The success of your manufacturing company is driven by the force of innovation that propels it. Building the framework that supports the vision, planning, procurement, and execution is where a good chunk of resources are allocated in order to make the abstract concrete. But what good is it if the time it takes for your product to reach the market takes too long?
This is where manufacturing companies can truly optimize their Time to Market (TTM) by means of strategic and streamlined communication. Decisions can be made more quickly. Ideas can unfold into designs more accurately. Prototypes can become products with more precision.
This blog post will discuss ideas and insights about improving your TTM as well as the two types of efficiency workflows, and how video conferencing plays a big role.
Curious to know more? Read on.
Every manufacturing business knows that the ultimate key to not only their success but overall health and harmonization of teamwork lies in how efficient their workflow is. Having an adaptive process and methodology for how tasks, both large and small, are carried out is the difference between getting your product to market on schedule or earlier.
It all starts with communication technology that:
Provides a platform for fast, clear communication
Enables fast decision making
Enhanced team collaboration
Accessibility to anyone, from anywhere
In fact, if you want to expedite the TTM to be as streamlined as possible without compromising quality consider implementing a communication strategy that opens up the lines of communication.

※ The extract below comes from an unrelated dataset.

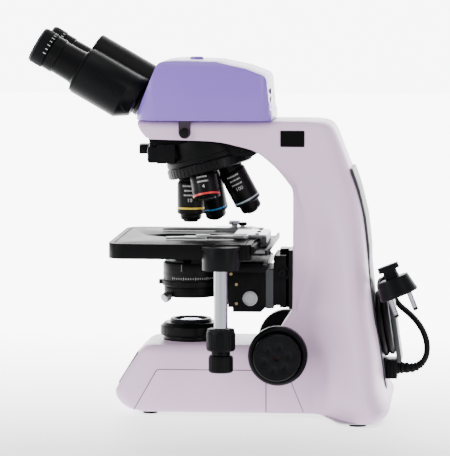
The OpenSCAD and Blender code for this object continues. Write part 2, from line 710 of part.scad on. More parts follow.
module stage_knob_lower() {
    color(black) on_axis() translate([drive_x, drive_y, 0]) rotate_extrude()
        polygon([[0, 48.4], [10.4, 48.4], [11.2, 49.2], [11.2, 63.6], [10.4, 64.4], [8.8, 65], [8.8, 68.5], [3, 68.5],
            [3, 146], [0, 146]]);
}

finger_pin = [14, -43.6];

module slide_holder() {
    top = stage_top + 0.3;
    color(steel) on_axis() {
        difference() {
            union() {
                translate([0, 0, top + 0.7]) linear_extrude(3) outline([[19, -44, 2], [58, -44, 4], [58, 60, 4],
                    [19, 60, 2]]);
                translate([0, 0, top + 0.7]) linear_extrude(3) outline([[-34, 42, 2], [-22, 40, 4], [20, 40, 0],
                    [20, 48, 0], [-28, 48, 3]]);
                translate([58 - eps, -30, top + 0.7]) cube([17, 60, 3]);
                translate([70.5, -30, 161]) cube([4.5, 60, 9]);
            }
            translate([0, 0, top]) linear_extrude(4) polygon([[-60, -38.3], [44, -38.3], [44, 38.3], [-60, 38.3]]);
        }
        translate([38, 51, top + 3.7]) cylinder(h = 2.3, r = 3);
        translate([38, 51, top + 5.9]) cylinder(h = 3.8, r = 5.5);
        translate([46, 52, top + 3.7]) cylinder(h = 2, r = 2.2);
        translate([0, 0, top + 2.9]) linear_extrude(1.6) outline([[9, -48.5, 3], [22, -48.5, 0], [22, -38.6, 0],
            [9, -38.6, 3]]);
        translate([finger_pin[0], finger_pin[1], top + 0.8]) cylinder(h = 2.4, r = 1.5);
    }
}

module spring_finger() {
    top = stage_top + 1;
    color(steel) on_axis() translate([0, 0, top]) difference() {
        linear_extrude(2) outline([[-20, -50, 1], [-13, -47, 4], [14, -48, 3], [18, -47, 2], [18, -40, 2],
            [14, -39, 3], [-8, -40.6, 4], [-18, -44, 1]]);
        translate([finger_pin[0], finger_pin[1], -1]) cylinder(h = 4, r = 1.5 + run);
    }
}

// ---- Condenser ------------------------------------------------------------------------------

module condenser_carrier() {
    color(black) on_axis() difference() {
        union() {
            ring(21, 26, condenser_low, 119);
            translate([25, -20, 105]) cube([13.2, 40, 28]);
        }
        translate([0, 0, 90]) cylinder(h = 80, r = 21);
        difference() {
            cylinder(h = 200, r = 28);
            translate([0, 0, 100]) cylinder(h = 19, r = 40);
        }
        translate([0, 0, 100]) linear_extrude(50) polygon([[39, -6 - 0.08], [33.9, -9.1], [33.9, 9.1], [39, 6 + 0.08]]);
        for (s = [-1, 1]) rotate([0, 0, s * 45]) translate([-24, 0, 113.5]) rotate([0, -115, 0])
            cylinder(h = 40, r = 2 + run, center = true);
    }
}

module condenser_body() {
    color(black) on_axis() difference() {
        rotate_extrude() polygon([[0, 111], [18.4, 111], [18.4, 119.2], [25, 119.2], [25, 120], [22, 120], [22, 126],
            [26.9, 126], [26.9, 142], [25, 144], [16, 144.5], [12, 150], [9.4, 156], [9, 166.4], [7.4, 167.2], [0, 167.2]]);
    }
}

module condenser_iris_ring() {
    color(black) on_axis() {
        ring(22 + run, 27.6, 120.3, 125.7);
        translate([-31, -3, 121]) cube([4, 6, 4.4]);
    }
}

module centering_screw(side) {
    color(steel) on_axis() rotate([0, 0, -side * 45]) translate([-24, 0, 113.5]) rotate([0, -115, 0]) {
        translate([0, 0, -3]) cylinder(h = 10, r = 2);
        translate([0, 0, 4.5]) cylinder(h = 6, r = 4.5);
    }
}
module centering_screw_right() { centering_screw(-1); }
module centering_screw_left() { centering_screw(1); }

module condenser_knob() {
    color(black) on_axis() translate([59.8, 0, 110.9]) rotate([-90, 0, 0]) {
        translate([0, 0, -31.5]) cylinder(h = 63, r = 4);
        translate([0, 0, -32.2]) cylinder(h = 1.9, r = 7.1);
        translate([0, 0, 30.4]) cylinder(h = 17, r = 12);
    }
}

// ---- Lead -----------------------------------------------------------------------------------

connector_z = 41.5;
plug_at = [197, -70, 136];
plug_tilt = 22;
hank_r = 20;                 // centre line of the innermost turn
hank_turns = 3;
hank_layers = 2;
hank_run = 24;               // straight part between the round ends

module lead_connector() {
    color(black) on_axis() {
        translate([175.5, -12, 33.4]) cube([14, 24, 16.2]);
        translate([189.4, -13.5, 32.4]) cube([10.6, 27, 18.2]);
        translate([200 - eps, 0, connector_z]) rotate([0, 90, 0]) cylinder(h = 14, r1 = 5.4, r2 = 3.7);
    }
}

module mains_plug() {
    color(black) on_axis() translate(plug_at) rotate([0, 180 - plug_tilt, 0]) {
        cylinder(h = 15, r1 = 15, r2 = 18.4);
        translate([0, 0, 15 - eps]) cylinder(h = 2, r = 18.4);
        translate([0, 0, -9]) rounded_box([13, 12, 9.5], 3);
        translate([0, 0, -13]) rounded_box([20, 12, 5], 3);
        translate([0, 0, -2]) rotate([-90, 0, 0]) cylinder(h = 18, r1 = 7, r2 = 3.8);
        for (s = [-1, 1]) translate([s * 9.5, 0, 16]) cylinder(h = 20, r = 2.3);
    }
}

// Points of the lead from the connector's relief to the hank.
lead_route = [[215, 0, 41.6], [219.5, 0.8, 43.3], [224, 2.5, 46.6], [227, 5, 51.5], [228.3, 8.5, 57.5],
    [227.8, 13, 64.5], [225.3, 19, 72], [221, 26, 79], [215, 33.5, 85.5], [208, 41, 91], [201, 47.5, 96],
    [196, 51, 102], [193.5, 51.8, 109]];
tail_route = [[185, 0, 126.3], [186, -11, 127.1], [188, -20, 129.8], [190.8, -29, 133.5], [193.5, -37, 136.5],
    [195.5, -44, 137.6], [196.3, -51.4, 137.9]];

// A tube along pts: one ring of n corners at each point, square to the way through it.
module cord_tube(pts, d, n = 8) {
    k = len(pts);
    function way(i) = unit(pts[min(i + 1, k - 1)] - pts[max(i - 1, 0)]);
    function side(i) = unit(cross(way(i), abs(way(i)[1]) > 0.9 ? [1, 0, 0] : [0, 1, 0]));
    verts = [for (i = [0:k - 1], j = [0:n - 1])
        pts[i] + d / 2 * (cos(360 * j / n) * side(i) + sin(360 * j / n) * cross(way(i), side(i)))];
    faces = concat([[for (j = [n - 1:-1:0]) j]],
        [for (i = [0:k - 2], j = [0:n - 1]) [i * n + j, i * n + (j + 1) % n, (i + 1) * n + (j + 1) % n]],
        [for (i = [0:k - 2], j = [0:n - 1]) [i * n + j, (i + 1) * n + (j + 1) % n, (i + 1) * n + j]],
        [[for (j = [0:n - 1]) (k - 1) * n + j]]);
    polyhedron(verts, faces);
}

module power_lead() {
    color(black) on_axis() {
        cord_tube(lead_route, cord_d);
        cord_tube(tail_route, cord_d);
    }
}

// The wound part lies between the rear panel and the winder's paddle.
module lead_hank() {
    outer = hank_r + (hank_turns - 1) * cord_d + cord_d / 2;
    inner = hank_r - cord_d / 2;
    lean = atan2(winder_low[0] - winder_high[0], winder_high[1] - winder_low[1]);
    color(black) on_axis() translate([188.7, 0, winder_z]) rotate([0, -lean, 0]) rotate([90, 0, 90])
        translate([0, 0, -hank_layers * cord_d / 2]) linear_extrude(hank_layers * cord_d) difference() {
            hull() for (s = [-1, 1]) translate([s * hank_run / 2, 0]) circle(r = outer, $fn = 40);
            hull() for (s = [-1, 1]) translate([s * hank_run / 2, 0]) circle(r = inner, $fn = 40);
        }
}

base_housing();
side_panels();
bottom_plate();
feet();
front_panel();
column_housing();
arm_housing();
rear_panel();
cord_winder();
power_inlet();
power_switch();
brightness_dial();
head_lock_screw();
illuminator_collar();
field_iris_ring();
field_lens();
lamp_module();
fold_mirror();
power_board();
focus_guide();
coarse_knobs();
coarse_shaft();
fine_knobs();
fine_shaft();
nosepiece_mount();
filter_slider();
turret();
objective_4x();
objective_10x();
objective_40x();
objective_100x();
head_shell();
head_dovetail();
beam_splitter();
pivot_barrel();
prism_housing_right();
prism_housing_left();
diopter_ring_right();
diopter_ring_left();
eyepiece_right();
eyepiece_left();
focus_block();
focus_rack();
stage_base();
stage_plate();
stage_drive_housing();
stage_knob_upper();
stage_knob_lower();
slide_holder();
spring_finger();
condenser_carrier();
condenser_body();
condenser_iris_ring();
centering_screw_right();
centering_screw_left();
condenser_knob();
power_lead();
lead_hank();
lead_connector();
mains_plug();
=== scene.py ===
"""Looks of the laboratory microscope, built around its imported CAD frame.

Lengths named in millimetres are turned into metres by at(). They count along X from the optical axis (+X
towards the arm), across Y from the middle plane (-Y is the user's right), and up from the table.
"""
import json
import math
import random

import bmesh
import bpy
from mathutils import Matrix, Vector
from mathutils.bvhtree import BVHTree


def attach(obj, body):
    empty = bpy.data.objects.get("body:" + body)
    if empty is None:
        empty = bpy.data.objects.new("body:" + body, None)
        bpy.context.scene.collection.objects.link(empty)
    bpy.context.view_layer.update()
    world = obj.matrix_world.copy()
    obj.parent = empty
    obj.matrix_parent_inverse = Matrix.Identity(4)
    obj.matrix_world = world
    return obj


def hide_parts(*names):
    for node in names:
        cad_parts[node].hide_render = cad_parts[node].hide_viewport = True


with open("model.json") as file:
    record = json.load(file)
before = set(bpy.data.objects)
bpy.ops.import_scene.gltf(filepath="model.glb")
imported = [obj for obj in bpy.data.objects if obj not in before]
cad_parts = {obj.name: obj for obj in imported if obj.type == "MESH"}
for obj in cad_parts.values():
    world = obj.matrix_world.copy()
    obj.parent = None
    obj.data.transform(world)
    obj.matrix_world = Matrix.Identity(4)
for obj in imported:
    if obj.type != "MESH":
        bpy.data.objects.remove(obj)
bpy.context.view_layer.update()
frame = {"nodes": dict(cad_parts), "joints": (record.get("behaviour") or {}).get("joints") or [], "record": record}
JOINTS = {j["name"]: j for j in frame["joints"]}
AXIS_X = JOINTS["field_iris_turn"]["pos_m"][0]
MM = 0.001
SIDES = ((-1, "right"), (1, "left"))


def at(u, y, z):
    """A point given in millimetres from the optical axis."""
    return Vector((AXIS_X + u * MM, y * MM, z * MM))


def frame_at(origin, axis, side=(0, 1, 0)):
    """A frame whose Z runs along axis and whose Y is as near to side as it can be."""
    z = Vector(axis).normalized()
    y = (Vector(side) - z * Vector(side).dot(z)).normalized()
    x = y.cross(z)
    m = Matrix((x, y, z)).transposed().to_4x4()
    m.translation = Vector(origin)
    return m


def shift(x, y, z):
    """A move in millimetres."""
    return Matrix.Translation((x * MM, y * MM, z * MM))


UPRIGHT = Matrix.Translation(at(0, 0, 0))
EYE_AXIS = Vector(JOINTS["right_tube_swing"]["axis"])
FACE = Vector(JOINTS["right_tube_swing"]["pos_m"])
BINOCULAR = frame_at(FACE, EYE_AXIS)
TURRET_AXIS = -Vector(JOINTS["nosepiece_turn"]["axis"])
TURRET = frame_at(JOINTS["nosepiece_turn"]["pos_m"], TURRET_AXIS)


def remap(tree, source, low, high, start=0.0, end=1.0):
    """The output of a node that maps a source from start..end to low..high."""
    span = tree.nodes.new("ShaderNodeMapRange")
    for key, value in (("From Min", start), ("From Max", end), ("To Min", low), ("To Max", high)):
        span.inputs[key].default_value = value
    tree.links.new(source, span.inputs["Value"])
    return span.outputs["Result"]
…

What makes Time to Market so vital?
Your product’s TTM is a critical component of your product’s development. The better your grasp on the timeframe from design to delivery, the better understanding you’ll have on how to roll out the product, the time it will be released, the place in which it will live, grow and launch successfully, the demographic and how the market responds. Here’s how to look at it from two different ways:
The 2 Kinds of Efficiencies
Every company has a working model in place, designed to boost productivity while bolstering profits and maintaining a competitive edge. The way in which work gets done, after all, is what defines your company and sets it apart. From production and investment, across to marketing and technical, all of these departments (and more) depend on each other, yet, when each ecosystem is further broken down, what does that look like?
1. Resource Efficiency
This approach refers to how work is done and handed off between individuals within a team. Each team comprises specialists who excel in their role. Therefore, they are the go-to person for the job or a specific task. While this is a common way to facilitate the completion of a function, this means that only one person is designated to see that project through from start to finish. The function is only complete when the specific person is done with it. This gap in the system can lead to a “Cost of Delay.”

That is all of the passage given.